▸ Work to complete:
Extract every line of the material below and reproduce it faithfully.

▸ Supplied material:
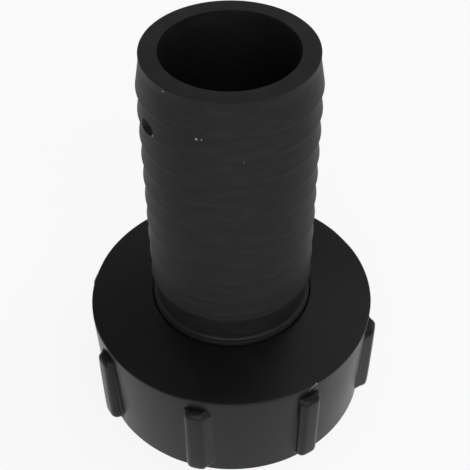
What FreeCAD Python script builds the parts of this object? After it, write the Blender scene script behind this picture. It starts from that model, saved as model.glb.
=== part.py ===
import FreeCAD, Part
import math
import os
import Sketcher
from FreeCAD import Vector

# Swivel adapter for the tap of a bulk liquid container. A union nut with a coarse female thread
# screws on the tap's outlet, and a hose tail with ten barbs stands in the nut's hole, held by a
# flange inside the nut. A flat rubber washer seals the tap's end against that flange.
# Millimetres. The bore's axis is Z, the open rim of the nut stands on Z = 0, and the front is -Y.

os.makedirs("parts", exist_ok=True)
doc = FreeCAD.newDocument("tap_adapter")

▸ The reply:
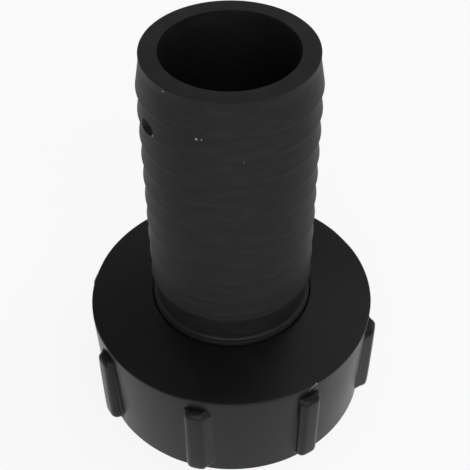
What FreeCAD Python script builds the parts of this object? After it, write the Blender scene script behind this picture. It starts from that model, saved as model.glb.
=== part.py ===
import FreeCAD, Part
import math
import os
import Sketcher
from FreeCAD import Vector

# Swivel adapter for the tap of a bulk liquid container. A union nut with a coarse female thread
# screws on the tap's outlet, and a hose tail with ten barbs stands in the nut's hole, held by a
# flange inside the nut. A flat rubber washer seals the tap's end against that flange.
# Millimetres. The bore's axis is Z, the open rim of the nut stands on Z = 0, and the front is -Y.

os.makedirs("parts", exist_ok=True)
doc = FreeCAD.newDocument("tap_adapter")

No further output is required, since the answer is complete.